Demo project for uploading binary documents into Couchbase and indexing their metadata & content
Enabling Couchbase Full Text Search services on binary documents (pdfs, docx, excells, plain text, ...etc).
The Apache Tika™ toolkit detects and extracts metadata and text from over a thousand different file types (such as PPT, XLS, and PDF). All of these file types can be parsed through a single interface, making Tika useful for search engine indexing, content analysis, translation, and much more.
If you want to use Tika to parse documents (instead of simply detecting document types, etc.), you'll want to depend on tika-parsers instead:
<dependency>
<groupId>org.apache.tika</groupId>
<artifactId>tika-parsers</artifactId>
<version>1.23</version>
</dependency>
Note that adding this dependency will introduce a number of transitive dependencies to your project, including one on tika-core. You need to make sure that these dependencies won't conflict with your existing project dependencies. You can use the following command in the tika-parsers directory to get a full listing of all the dependencies.
$ mvn dependency:tree | grep :compile
This demo uses Tika application jar that combines several Tika components and all the external parser libraries into a single runnable jar with a GUI and a command line interface.
<dependency>
<groupId>org.apache.tika</groupId>
<artifactId>tika-app</artifactId>
<version>1.23</version>
</dependency>
For advanced use cases, we can create custom Parser and Detector classes to have more control over the parsing process.
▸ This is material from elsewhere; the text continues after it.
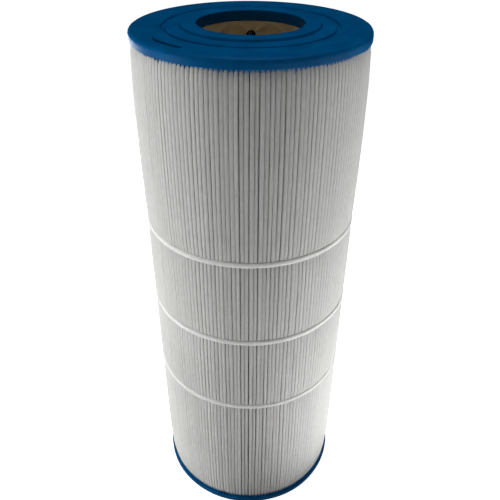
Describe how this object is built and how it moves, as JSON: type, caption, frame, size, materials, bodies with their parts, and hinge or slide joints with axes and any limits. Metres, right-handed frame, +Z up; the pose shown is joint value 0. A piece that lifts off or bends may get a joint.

This section illustrates Apache Tika features using working examples.The illustration methods will be wrapped in a class:
Class DocumentAnalyzer
@Component
public class DocumentAnalyzer {
private final Logger LOGGER = LoggerFactory.getLogger(DocumentAnalyzer.class);
private MetadataConverter converter = new MetadataConverter();
private final Tika analyzer;
@Autowired
public DocumentAnalyzer(Tika analyzer) {
this.analyzer = analyzer;
}
public SearchableBinary analyze(FileUpload fileUpload) {
return analyze(new Metadata(), fileUpload);
}
public SearchableBinary analyze(Metadata metadata, FileUpload fileUpload) {
SearchableBinary doc;
try {
String content = analyzer.parseToString(fileUpload.getSearchContentStream(), metadata);
doc = SearchableBinary.builder()
.id(SearchableBinary.PREFIX_TYPE.concat(":").concat(fileUpload.getId()))
.docType(extractDocType(metadata))
.metadata(converter.from(metadata))
.body(content)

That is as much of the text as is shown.